Records:

## Start

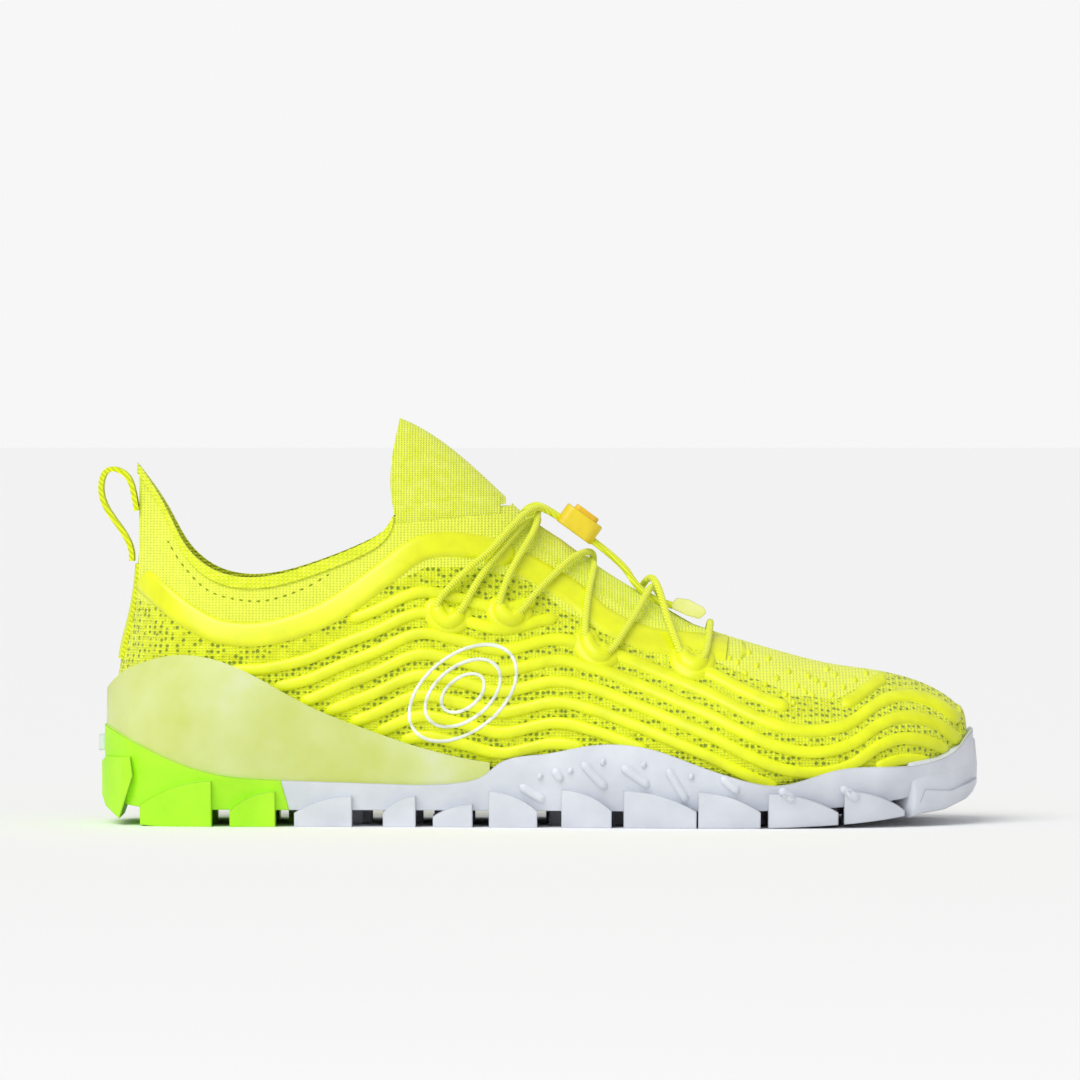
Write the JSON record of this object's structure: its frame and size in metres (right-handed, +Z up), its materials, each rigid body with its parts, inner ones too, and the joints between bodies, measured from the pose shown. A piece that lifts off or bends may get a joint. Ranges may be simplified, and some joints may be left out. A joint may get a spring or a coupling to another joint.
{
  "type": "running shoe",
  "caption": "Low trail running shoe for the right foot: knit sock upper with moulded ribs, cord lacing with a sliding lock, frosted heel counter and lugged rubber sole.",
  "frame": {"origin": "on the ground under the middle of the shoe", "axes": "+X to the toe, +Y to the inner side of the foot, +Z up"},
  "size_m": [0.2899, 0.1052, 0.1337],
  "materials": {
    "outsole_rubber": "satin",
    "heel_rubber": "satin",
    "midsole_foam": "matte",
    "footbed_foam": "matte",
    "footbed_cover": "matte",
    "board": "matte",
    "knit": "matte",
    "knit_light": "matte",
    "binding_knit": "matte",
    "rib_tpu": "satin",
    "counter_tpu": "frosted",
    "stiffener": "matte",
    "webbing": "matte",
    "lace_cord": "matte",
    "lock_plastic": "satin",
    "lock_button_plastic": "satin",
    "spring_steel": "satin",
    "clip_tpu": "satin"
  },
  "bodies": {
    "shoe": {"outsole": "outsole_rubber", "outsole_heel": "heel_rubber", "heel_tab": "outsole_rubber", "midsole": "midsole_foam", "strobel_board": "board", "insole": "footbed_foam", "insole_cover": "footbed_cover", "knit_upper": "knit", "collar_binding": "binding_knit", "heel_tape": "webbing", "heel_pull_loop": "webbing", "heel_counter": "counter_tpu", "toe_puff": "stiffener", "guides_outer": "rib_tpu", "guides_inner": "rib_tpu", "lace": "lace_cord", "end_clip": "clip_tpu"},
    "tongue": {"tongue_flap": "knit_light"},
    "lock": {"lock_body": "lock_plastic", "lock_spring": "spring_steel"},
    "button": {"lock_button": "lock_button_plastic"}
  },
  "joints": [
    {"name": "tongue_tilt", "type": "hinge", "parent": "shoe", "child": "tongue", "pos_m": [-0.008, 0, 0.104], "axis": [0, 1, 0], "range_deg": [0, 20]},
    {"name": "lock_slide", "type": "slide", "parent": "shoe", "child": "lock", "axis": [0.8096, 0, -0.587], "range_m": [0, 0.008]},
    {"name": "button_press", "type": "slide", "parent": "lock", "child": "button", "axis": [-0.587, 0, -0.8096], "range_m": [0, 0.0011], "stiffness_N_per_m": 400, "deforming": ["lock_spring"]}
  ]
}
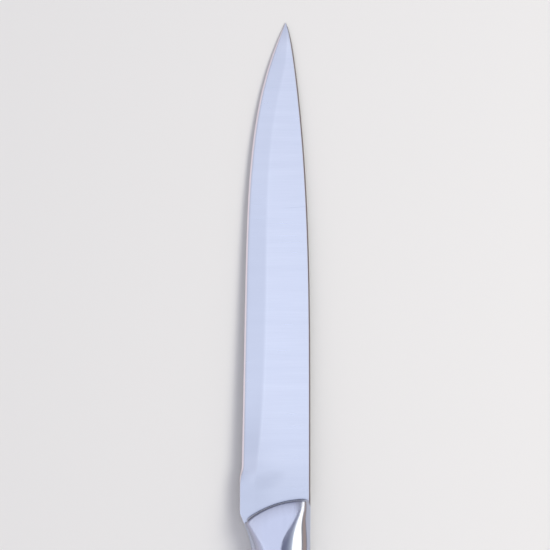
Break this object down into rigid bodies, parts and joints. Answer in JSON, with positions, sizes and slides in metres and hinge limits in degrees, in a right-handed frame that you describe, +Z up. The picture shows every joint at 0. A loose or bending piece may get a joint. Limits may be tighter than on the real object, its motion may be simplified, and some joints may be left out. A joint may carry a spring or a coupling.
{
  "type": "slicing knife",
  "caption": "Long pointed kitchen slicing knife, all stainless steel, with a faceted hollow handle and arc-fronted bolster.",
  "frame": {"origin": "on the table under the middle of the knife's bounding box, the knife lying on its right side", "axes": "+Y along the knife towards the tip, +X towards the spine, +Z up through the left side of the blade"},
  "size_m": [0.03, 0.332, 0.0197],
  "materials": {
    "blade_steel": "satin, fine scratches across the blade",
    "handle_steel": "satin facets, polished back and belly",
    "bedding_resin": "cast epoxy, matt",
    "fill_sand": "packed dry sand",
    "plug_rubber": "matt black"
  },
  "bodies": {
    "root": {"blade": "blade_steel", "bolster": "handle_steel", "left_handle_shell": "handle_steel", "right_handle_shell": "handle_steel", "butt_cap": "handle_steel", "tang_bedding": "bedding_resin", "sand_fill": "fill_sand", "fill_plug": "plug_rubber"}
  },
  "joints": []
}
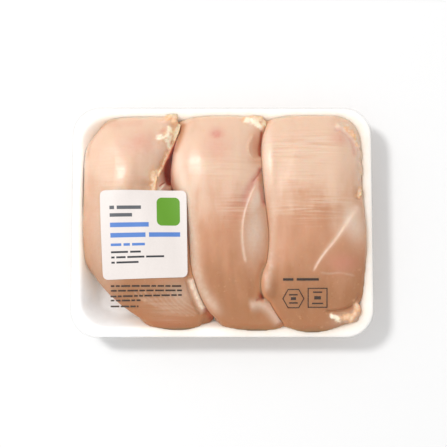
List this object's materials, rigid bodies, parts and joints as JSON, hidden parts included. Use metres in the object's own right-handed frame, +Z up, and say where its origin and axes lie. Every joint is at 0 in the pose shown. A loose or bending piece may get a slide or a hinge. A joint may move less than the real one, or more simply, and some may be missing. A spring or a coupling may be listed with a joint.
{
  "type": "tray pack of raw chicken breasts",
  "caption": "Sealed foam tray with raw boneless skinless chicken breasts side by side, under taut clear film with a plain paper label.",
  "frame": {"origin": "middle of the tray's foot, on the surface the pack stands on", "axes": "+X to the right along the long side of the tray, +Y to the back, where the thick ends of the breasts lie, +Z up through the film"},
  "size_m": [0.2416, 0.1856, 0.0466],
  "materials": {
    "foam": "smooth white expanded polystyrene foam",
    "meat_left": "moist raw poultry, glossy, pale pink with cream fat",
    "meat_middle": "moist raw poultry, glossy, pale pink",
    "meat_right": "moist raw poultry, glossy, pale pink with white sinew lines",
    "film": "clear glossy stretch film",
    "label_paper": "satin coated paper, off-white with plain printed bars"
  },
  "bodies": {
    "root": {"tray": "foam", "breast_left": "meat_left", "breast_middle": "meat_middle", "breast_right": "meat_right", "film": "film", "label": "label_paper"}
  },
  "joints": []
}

## End

◆ **WHAT TO WORK ON**
Write down all the entries again without a single difference.

◆ **COMPLETED TASK**
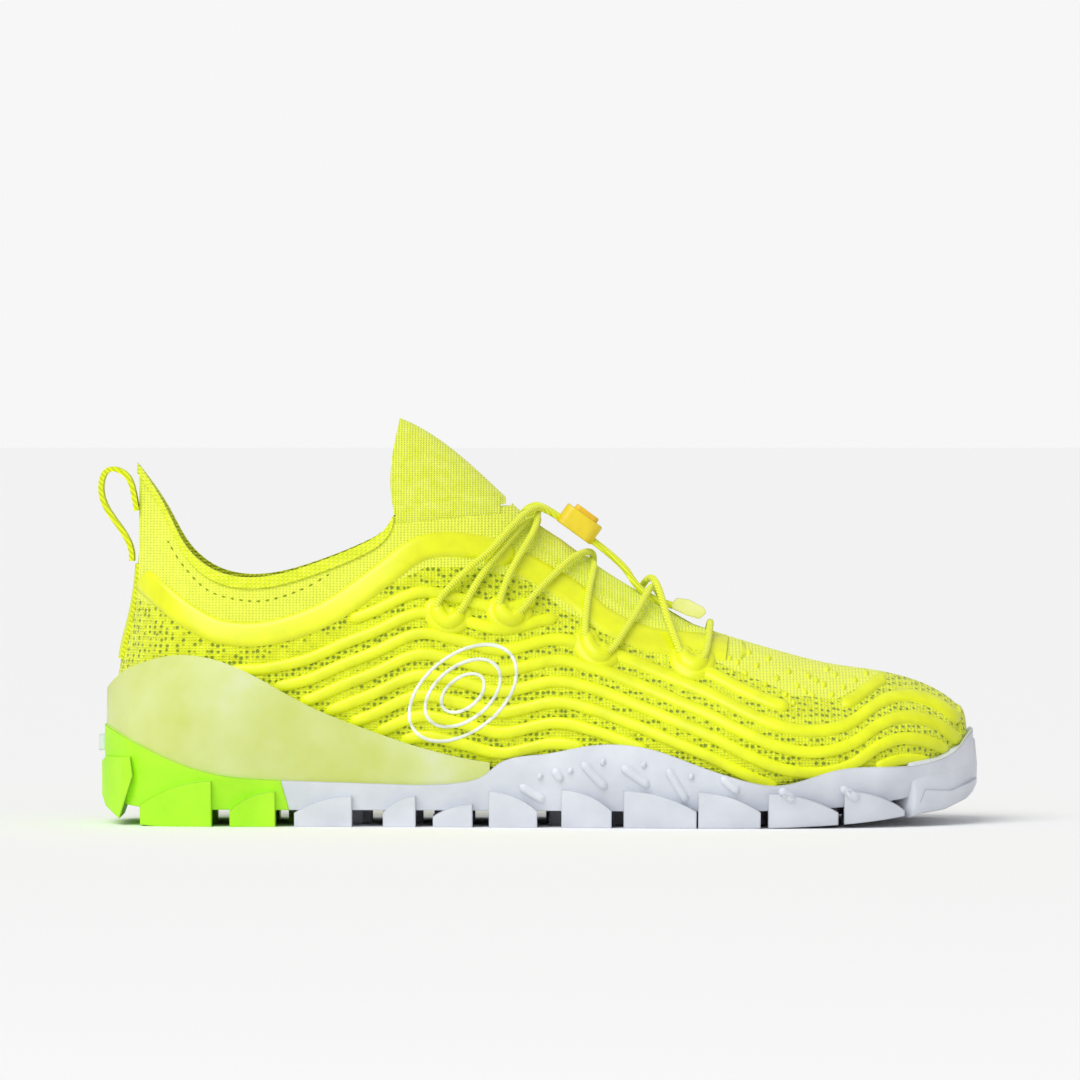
Write the JSON record of this object's structure: its frame and size in metres (right-handed, +Z up), its materials, each rigid body with its parts, inner ones too, and the joints between bodies, measured from the pose shown. A piece that lifts off or bends may get a joint. Ranges may be simplified, and some joints may be left out. A joint may get a spring or a coupling to another joint.
{
  "type": "running shoe",
  "caption": "Low trail running shoe for the right foot: knit sock upper with moulded ribs, cord lacing with a sliding lock, frosted heel counter and lugged rubber sole.",
  "frame": {"origin": "on the ground under the middle of the shoe", "axes": "+X to the toe, +Y to the inner side of the foot, +Z up"},
  "size_m": [0.2899, 0.1052, 0.1337],
  "materials": {
    "outsole_rubber": "satin",
    "heel_rubber": "satin",
    "midsole_foam": "matte",
    "footbed_foam": "matte",
    "footbed_cover": "matte",
    "board": "matte",
    "knit": "matte",
    "knit_light": "matte",
    "binding_knit": "matte",
    "rib_tpu": "satin",
    "counter_tpu": "frosted",
    "stiffener": "matte",
    "webbing": "matte",
    "lace_cord": "matte",
    "lock_plastic": "satin",
    "lock_button_plastic": "satin",
    "spring_steel": "satin",
    "clip_tpu": "satin"
  },
  "bodies": {
    "shoe": {"outsole": "outsole_rubber", "outsole_heel": "heel_rubber", "heel_tab": "outsole_rubber", "midsole": "midsole_foam", "strobel_board": "board", "insole": "footbed_foam", "insole_cover": "footbed_cover", "knit_upper": "knit", "collar_binding": "binding_knit", "heel_tape": "webbing", "heel_pull_loop": "webbing", "heel_counter": "counter_tpu", "toe_puff": "stiffener", "guides_outer": "rib_tpu", "guides_inner": "rib_tpu", "lace": "lace_cord", "end_clip": "clip_tpu"},
    "tongue": {"tongue_flap": "knit_light"},
    "lock": {"lock_body": "lock_plastic", "lock_spring": "spring_steel"},
    "button": {"lock_button": "lock_button_plastic"}
  },
  "joints": [
    {"name": "tongue_tilt", "type": "hinge", "parent": "shoe", "child": "tongue", "pos_m": [-0.008, 0, 0.104], "axis": [0, 1, 0], "range_deg": [0, 20]},
    {"name": "lock_slide", "type": "slide", "parent": "shoe", "child": "lock", "axis": [0.8096, 0, -0.587], "range_m": [0, 0.008]},
    {"name": "button_press", "type": "slide", "parent": "lock", "child": "button", "axis": [-0.587, 0, -0.8096], "range_m": [0, 0.0011], "stiffness_N_per_m": 400, "deforming": ["lock_spring"]}
  ]
}
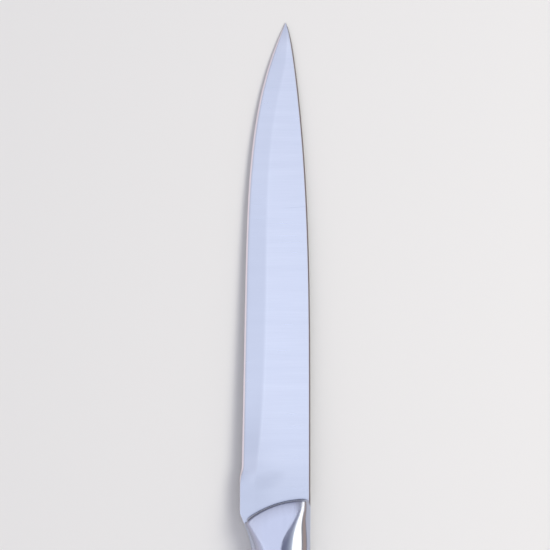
Break this object down into rigid bodies, parts and joints. Answer in JSON, with positions, sizes and slides in metres and hinge limits in degrees, in a right-handed frame that you describe, +Z up. The picture shows every joint at 0. A loose or bending piece may get a joint. Limits may be tighter than on the real object, its motion may be simplified, and some joints may be left out. A joint may carry a spring or a coupling.
{
  "type": "slicing knife",
  "caption": "Long pointed kitchen slicing knife, all stainless steel, with a faceted hollow handle and arc-fronted bolster.",
  "frame": {"origin": "on the table under the middle of the knife's bounding box, the knife lying on its right side", "axes": "+Y along the knife towards the tip, +X towards the spine, +Z up through the left side of the blade"},
  "size_m": [0.03, 0.332, 0.0197],
  "materials": {
    "blade_steel": "satin, fine scratches across the blade",
    "handle_steel": "satin facets, polished back and belly",
    "bedding_resin": "cast epoxy, matt",
    "fill_sand": "packed dry sand",
    "plug_rubber": "matt black"
  },
  "bodies": {
    "root": {"blade": "blade_steel", "bolster": "handle_steel", "left_handle_shell": "handle_steel", "right_handle_shell": "handle_steel", "butt_cap": "handle_steel", "tang_bedding": "bedding_resin", "sand_fill": "fill_sand", "fill_plug": "plug_rubber"}
  },
  "joints": []
}
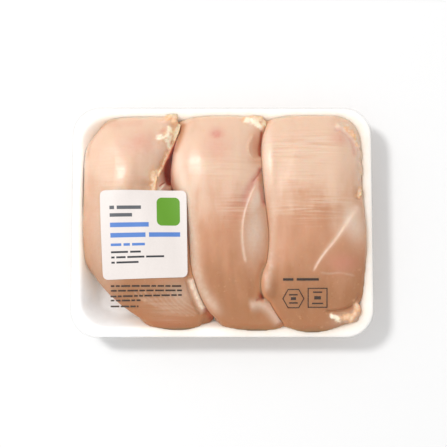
List this object's materials, rigid bodies, parts and joints as JSON, hidden parts included. Use metres in the object's own right-handed frame, +Z up, and say where its origin and axes lie. Every joint is at 0 in the pose shown. A loose or bending piece may get a slide or a hinge. A joint may move less than the real one, or more simply, and some may be missing. A spring or a coupling may be listed with a joint.
{
  "type": "tray pack of raw chicken breasts",
  "caption": "Sealed foam tray with raw boneless skinless chicken breasts side by side, under taut clear film with a plain paper label.",
  "frame": {"origin": "middle of the tray's foot, on the surface the pack stands on", "axes": "+X to the right along the long side of the tray, +Y to the back, where the thick ends of the breasts lie, +Z up through the film"},
  "size_m": [0.2416, 0.1856, 0.0466],
  "materials": {
    "foam": "smooth white expanded polystyrene foam",
    "meat_left": "moist raw poultry, glossy, pale pink with cream fat",
    "meat_middle": "moist raw poultry, glossy, pale pink",
    "meat_right": "moist raw poultry, glossy, pale pink with white sinew lines",
    "film": "clear glossy stretch film",
    "label_paper": "satin coated paper, off-white with plain printed bars"
  },
  "bodies": {
    "root": {"tray": "foam", "breast_left": "meat_left", "breast_middle": "meat_middle", "breast_right": "meat_right", "film": "film", "label": "label_paper"}
  },
  "joints": []
}